Almost on cue, the door opens and Mr Rao walks in. He is a slight, bespectacled man in white: white shirt, white trousers, white shoes and white Pierre Cardin watch on his wrist. He sinks into a sofa and invites us to settle down too. Behind our backs, the TV screens are agog with dancing girls, weeping women and breaking news. On one screen, a wizened farmer is holding up a pair of mangoes. An aide tells me it is an "entertainment programme for the farmers" a big hit from Mr Rao's TV stable.
"Tell me about your experiences," Mr Rao opens. "I am very interested".
At 72, he is a very curious man. His questions fly thick and fast.
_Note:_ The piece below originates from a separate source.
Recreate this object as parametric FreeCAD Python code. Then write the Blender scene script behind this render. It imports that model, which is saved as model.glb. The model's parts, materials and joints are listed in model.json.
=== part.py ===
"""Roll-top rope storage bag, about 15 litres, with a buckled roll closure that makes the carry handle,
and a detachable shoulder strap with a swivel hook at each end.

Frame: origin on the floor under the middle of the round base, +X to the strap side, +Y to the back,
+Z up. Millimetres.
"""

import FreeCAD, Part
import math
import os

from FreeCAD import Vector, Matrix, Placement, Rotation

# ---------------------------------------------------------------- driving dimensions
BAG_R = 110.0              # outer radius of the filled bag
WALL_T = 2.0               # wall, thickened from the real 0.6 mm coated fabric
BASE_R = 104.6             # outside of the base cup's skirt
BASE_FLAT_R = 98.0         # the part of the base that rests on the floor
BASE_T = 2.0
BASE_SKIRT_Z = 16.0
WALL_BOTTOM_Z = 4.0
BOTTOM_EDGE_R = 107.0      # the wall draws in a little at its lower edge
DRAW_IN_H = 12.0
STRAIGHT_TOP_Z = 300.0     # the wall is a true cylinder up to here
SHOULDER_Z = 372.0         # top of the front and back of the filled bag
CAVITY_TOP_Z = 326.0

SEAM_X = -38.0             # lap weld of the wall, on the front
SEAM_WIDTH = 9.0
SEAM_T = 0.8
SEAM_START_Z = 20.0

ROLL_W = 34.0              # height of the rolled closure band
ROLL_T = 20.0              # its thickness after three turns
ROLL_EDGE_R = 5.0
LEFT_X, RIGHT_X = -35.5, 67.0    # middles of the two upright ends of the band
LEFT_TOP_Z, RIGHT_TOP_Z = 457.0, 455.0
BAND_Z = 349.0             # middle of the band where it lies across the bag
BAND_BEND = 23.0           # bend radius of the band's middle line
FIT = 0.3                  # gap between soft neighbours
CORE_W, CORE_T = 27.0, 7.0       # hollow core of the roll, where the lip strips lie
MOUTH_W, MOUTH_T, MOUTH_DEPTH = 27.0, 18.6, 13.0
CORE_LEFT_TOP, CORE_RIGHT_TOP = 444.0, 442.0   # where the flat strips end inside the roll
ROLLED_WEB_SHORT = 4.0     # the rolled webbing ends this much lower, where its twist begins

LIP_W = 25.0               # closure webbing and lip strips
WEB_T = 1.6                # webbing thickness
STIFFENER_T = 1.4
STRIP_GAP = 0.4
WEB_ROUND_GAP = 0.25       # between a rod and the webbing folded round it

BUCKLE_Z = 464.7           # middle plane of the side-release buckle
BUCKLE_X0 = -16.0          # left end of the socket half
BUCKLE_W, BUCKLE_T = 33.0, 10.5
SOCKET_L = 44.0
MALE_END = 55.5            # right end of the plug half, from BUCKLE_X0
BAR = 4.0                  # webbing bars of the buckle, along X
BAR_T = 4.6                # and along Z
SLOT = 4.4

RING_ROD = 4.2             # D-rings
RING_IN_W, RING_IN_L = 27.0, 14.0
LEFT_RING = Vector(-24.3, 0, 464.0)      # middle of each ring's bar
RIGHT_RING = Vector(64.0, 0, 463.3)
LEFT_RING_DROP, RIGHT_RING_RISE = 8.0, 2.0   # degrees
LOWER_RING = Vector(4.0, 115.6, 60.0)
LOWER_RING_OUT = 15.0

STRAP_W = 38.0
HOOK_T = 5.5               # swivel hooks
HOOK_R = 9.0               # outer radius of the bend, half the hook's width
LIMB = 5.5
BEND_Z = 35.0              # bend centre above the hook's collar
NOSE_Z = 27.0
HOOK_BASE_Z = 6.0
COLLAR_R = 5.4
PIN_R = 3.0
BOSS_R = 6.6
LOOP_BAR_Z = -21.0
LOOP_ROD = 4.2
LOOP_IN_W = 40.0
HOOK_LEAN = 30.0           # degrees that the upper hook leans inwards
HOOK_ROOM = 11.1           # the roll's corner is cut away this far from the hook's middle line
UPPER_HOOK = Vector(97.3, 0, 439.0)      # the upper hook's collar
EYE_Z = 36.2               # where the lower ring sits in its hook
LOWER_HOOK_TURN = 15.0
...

"What is your aim? What do you expect to cover going round and round [in the train]? So is it the social aspect of India you want to cover?"
Then he breaks into a smile, nods his head and continues. "Are you satisfied with what you have done? Where are you going next?"
We tell him about our journey so far. Mr Rao warms up, telling us about his life as a film producer - "I produced 80 films in different languages," he says. This helped him conjure up his Indian Disneyland mixing cinema and leisure. So he took over this "godforsaken" piece of land, and built the film city. "Biggest in the world, sir," an aide says, "according to Guiness Book of Records".
Ramoji Film City promises "every conceivable type of location from New York skyscrapers to Japanese tea houses, Western streets to airports and railway stations," says a handout carrying Mr Rao's profile. There are also "various locales" to film songs, a staple of Indian movies.
"We love songs," says Mr Rao. "Chasing the girl is common. We need a lot of locales for that."
Mr Rao made his name in the film world by making a weepy hit on a one-legged girl who becomes an ace dancer. He says he has stuck with making "socially relevant films", whether the market likes it or not. He tells us a story of one such "creative flop".
"I made this film on whether marriage is essential to become a mother. How is it possible? It was a flop. I was ahead of my times, people told me."
Outsiders tell me that the film city is not doing as well as it used to. Mr Rao says some 200 films are made here every year. After 9/11, he says, very few foreign production houses have come here to make films. He doesn't explain why.
The business of news excites Mr Rao most. He is the pioneer of regional TV news in India and now employs 5000 people for his news channels. Many of these are not making money during the downturn, he says, but it is all part of the game.
For the past few years, he has been involved in a battle with the state's chief minister, belonging to the ruling Congress party. The Congress party politician has begun investigations into Mr Rao's interests, including a thriving small deposits business. His channels have hit back against the politician, he says, "exposing his misdeeds". He gives us a book that he has published against the politician, a vitriolic compilation of news reports. It is called "The Bad and Ugly." He proudly shows us the 30 district editions of his mass circulation Telugu paper he owns over snacks in a plush eating hall.
"News is my mainstay. The rest of the stuff are all side dishes," he says.
What does he feel about the elections in the state? Who is likely to win?
The chief minister is Mr Rao's bête-noire. It is quite clear that he would love his rival, a regional strongman, to win.
"If I have to be pro-people, I have to fight those who are anti-people. That is why I am exposing corruption in the present state government," he says.
It is time to leave. Mr Rao walks nimbly up to the foyer and waves us off. We cross the "summer carnival". On the way out of Xanadu, we just follow the yellow neon on the street. The huge gates draped in sparkling red beckon us. We pass through and come out into the inky black darkness of a hot summer night.